If David Attenborough (the British Natural Historian, narrator of the video series, Planet Earth and a national treasure in the U.K.), gives a speech to the UN proclaiming the end of civilization and few hear it, does our world still collapse? If the President releases the Congressional report on climate change on Black Friday and no one heeds it, does it have an impact? If Trump tweets his denial of the substance of the report (which strongly affirms the reality of global warming) – does that mean anything at all? And, if the U.N. releases a chatbot designed to empower the people of the planet (at least, those with access to Facebook) to act in reducing carbon emissions, does that signal a democratization of the process or a profound cynicism as to the likelihood of an organized, intra-government, legislative solution to the climate catastrophe?
We are being stress-tested on our ability to survive in the multiverse, the fractured continuum of space, time, matter and energy thatmanifests in parallel worlds wherefactual and counterfactual narratives co-exist.
We are being asked, by our political circumstances, to believe in both truth and untruth, the fake and the real, and yet retain our equanimity.

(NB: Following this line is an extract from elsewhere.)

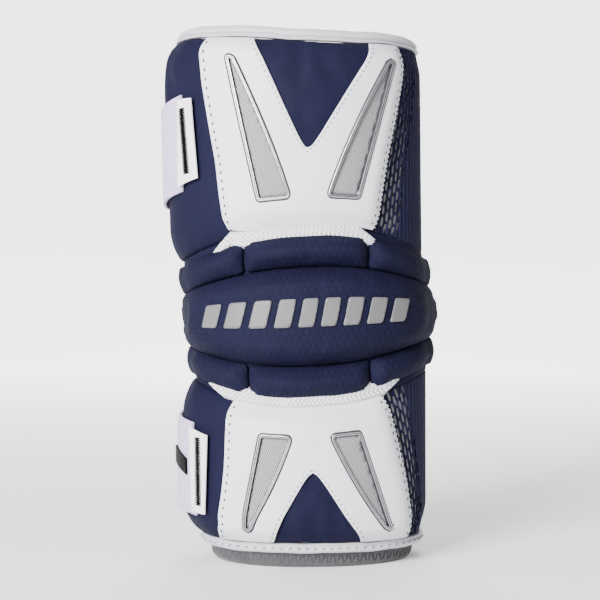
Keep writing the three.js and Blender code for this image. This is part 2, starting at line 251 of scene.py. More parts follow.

We are being asked to hold two opposed ideas in our mind at the same time and still retain the ability to function – a feat that F. Scott Fitzgerald considered “was the test of a first-rate intelligence”. We are being asked to consume and to conserve; to change and to sustain; to believe in progress – time’s arrow, and in the everlastingness of a regenerative natural world – time’s cycle.
We are being asked to believe in the possibility of continued fossil-fueled economic growth while that phenomenon’s miasmic specter of global warming threatens to destroy the productivity and habitability of vast swathes of the planet.